This function generates the test statistic or a null distribution through permutation for conditional independence testing. It supports various machine learning methods, including random forests, extreme gradient boosting, and allows for custom metric functions and model fitting functions.

Usage

test.gen(
  formula,
  data,
  method = "rf",
  metric = "RMSE",
  nperm = 160,
  subsample = 1,
  p = 0.5,
  nrounds = 600,
  mtry = NULL,
  nthread = 1,
  permutation = FALSE,
  robust = TRUE,
  metricfunc = NULL,
  mlfunc = NULL,
  progress = TRUE,
  center = TRUE,
  scale = TRUE,
  eps = 1e-15,
  k = 15,
  positive = NULL,
  kernel = "optimal",
  distance = 2,
  ...
)

Value

A list containing the test distribution.

Arguments

formula

Formula specifying the relationship between dependent and independent variables.

data

Data frame.
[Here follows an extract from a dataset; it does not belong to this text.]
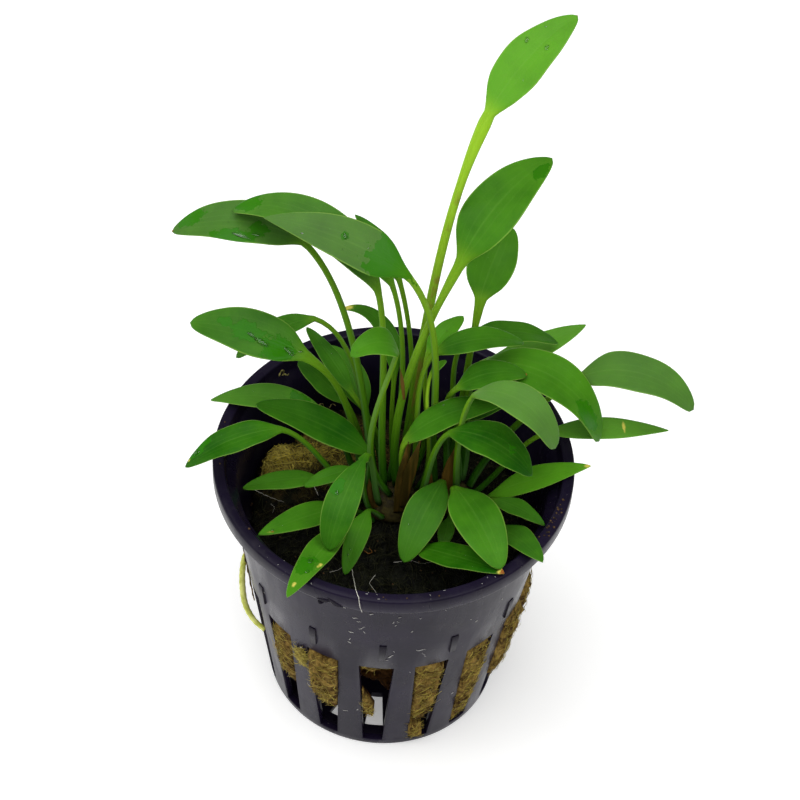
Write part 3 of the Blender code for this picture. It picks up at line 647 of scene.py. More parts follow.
HALF_ANGLES = {
    "opening": OPENING_HALF_ANGLE,
    "low": SLOT_HALF_ANGLE_BOTTOM,
    "high": SLOT_HALF_ANGLE_TOP,
    "even": SLOT_PITCH / 4,
}
BAR_SHARES = (0.0, 1 / 3, 2 / 3)
SLOT_SHARES = (-1.0, -0.5, 0.0, 0.5, 1.0)
SLOT_START = len(BAR_SHARES)
SLOT_END = SLOT_START + len(SLOT_SHARES) - 1


def column_offsets(half):
    """Angles from a slot's centre: the half bar before it, the slot itself and the half bar after it."""
    bar = SLOT_PITCH / 2 - half
    before = [-SLOT_PITCH / 2 + bar * share for share in BAR_SHARES]
    inside = [half * share for share in SLOT_SHARES]
    after = [half + bar * share for share in BAR_SHARES[1:]]
    return before + inside + after


def ring_band(bm, first, second, skip=()):
    count = len(first)
    for k in range(count):
        after = (k + 1) % count
        if k not in skip:
            bm.faces.new((first[k], first[after], second[after], second[k]))


def make_pot(material):
    bm = bmesh.new()
    profile = rounded_profile()
    rings = []
    for radius, z, kind in profile:
        ring = []
        for slot in range(SLOT_COUNT):
            for offset in column_offsets(HALF_ANGLES[kind]):
                ring.append(bm.verts.new(turned(slot_centre(slot) + offset, radius, z)))
        rings.append(ring)
    per_slot = len(rings[0]) // SLOT_COUNT
    open_columns = [per_slot * slot + k for slot in range(SLOT_COUNT) for k in range(SLOT_START, SLOT_END)]
    kinds = [row[2] for row in profile]
    slot_row = kinds.index("high") - 1
    inner_slot = len(kinds) - 1 - kinds[::-1].index("high")
    inner_opening = len(kinds) - 2
    for row in range(len(rings) - 1):
        with_holes = row in (0, slot_row, inner_slot, inner_opening)
        ring_band(bm, rings[row], rings[row + 1], open_columns if with_holes else ())
    bm.faces.new(rings[0][::-1])
    bm.faces.new(rings[-1])
    sharp = set()
    for low, high, in_low, in_high in (
        (rings[0], rings[1], rings[inner_opening + 1], rings[inner_opening]),
        (rings[slot_row], rings[slot_row + 1], rings[inner_slot + 1], rings[inner_slot]),
    ):
        for slot in range(SLOT_COUNT):
            columns = [per_slot * slot + k for k in range(SLOT_START, SLOT_END + 1)]
            outer = [low[k] for k in columns] + [high[k] for k in reversed(columns)]
            inner = [in_low[k] for k in columns] + [in_high[k] for k in reversed(columns)]
            ring_band(bm, outer, inner)
            for loop in (outer, inner):
                for one, other in zip(loop, loop[1:] + loop[:1]):
                    sharp.add(bm.edges.get((one, other)))
    bmesh.ops.bevel(
        bm,
        geom=list(sharp),
        offset=SLOT_ROUNDING,
        segments=2,
        profile=0.5,
        affect="EDGES",
        clamp_overlap=True,
    )
    mesh = bpy.data.meshes.new("pot_shell")
    bm.to_mesh(mesh)
    bm.free()
    mesh.materials.append(material)
    mesh.shade_smooth()
    mesh.set_sharp_from_angle(angle=math.radians(50))
    dress(add_object("pot_shell", mesh), "pot")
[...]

The data containing the variables used.

method

Character. The modeling method to be used. Options include "xgboost" for gradient boosting, or "rf" for random forests or "svm" for Support Vector Machine.

metric

Character. The type of metric: can be "RMSE", "Kappa" or "LogLoss". Default is 'RMSE'

nperm

Integer. The number of generated Monte Carlo samples. Default is 160.

subsample

Numeric. The proportion of the data to be used for subsampling. Default is 1 (no subsampling).

p

Numeric. The proportion of the data to be used for training. The remaining data will be used for testing. Default is 0.5.

nrounds

Integer. The number of rounds (trees) for methods like 'xgboost' and 'rf'. Default is 600.

mtry

Integer. The number of variables to possibly split at in each node for method 'rf'. Default is the rounded down square root of numbers of columns in data.

nthread

Integer. The number of threads to use for parallel processing. Only relevant for methods 'rf' and 'xgboost'. Default is 1.

permutation

Logical. Whether to perform permutation of the 'X' variable. Used to generate a null distribution. Default is FALSE.

robust

Logical. If TRUE, automatically performs stratified permutation if all conditional variables are factor or categorical. Default is TRUE.

metricfunc

Function. A custom metric function provided by the user. It must take arguments: actual, predictions, and optionally ..., and return a single numeric performance value.

mlfunc

Function. A custom machine learning function provided by the user. The function must have the arguments: formula, data, train_indices, test_indices, and ..., and return a single value performance metric. Default is NULL.

progress

Logical. A logical value indicating whether to show a progress bar during when building the null distribution. Default is TRUE.

center

Logical. If TRUE, the data is centered before model fitting. Default is TRUE.

scale

Logical. If TRUE, the data is scaled before model fitting. Default is TRUE.

eps

Numeric. A small value added to avoid division by zero. Only relevant for method 'KNN'. Default is 1e-15.

k

Integer. The number of nearest neighbors for the "KNN" method. Default is 15.

positive

Character vector. Only relevant for method 'KNN'. Specifies which levels of a factor variable should be treated as positive class in classification tasks. Default is NULL.

kernel

Character. Only relevant for method 'KNN'. Specifies the kernel type for method option "KNN" . Possible choices are "rectangular" (which is standard unweighted knn), "triangular", "epanechnikov" (or beta(2,2)), "biweight" (or beta(3,3)), "triweight" (or beta(4,4)), "cos", "inv", "gaussian" and "optimal". Default is "optimal".

distance

Numeric. Parameter of Minkowski distance for the "KNN" method. Default is 2.

...

Additional arguments to pass to the machine learning wrapper functions wrapper_xgboost, wrapper_ranger, wrapper_knn and wrapper_svm, or to a custom-built wrapper function.

Examples

Run this code
set.seed(123)
data <- data.frame(x1 = rnorm(100),
x2 = rnorm(100),
x3 = rnorm(100),
x4 = rnorm(100),
y = rnorm(100))
result <- test.gen(formula = y ~ x1 | x2 + x3 + x4,
                   metric = "RMSE",
                   data = data)
hist(result$distribution)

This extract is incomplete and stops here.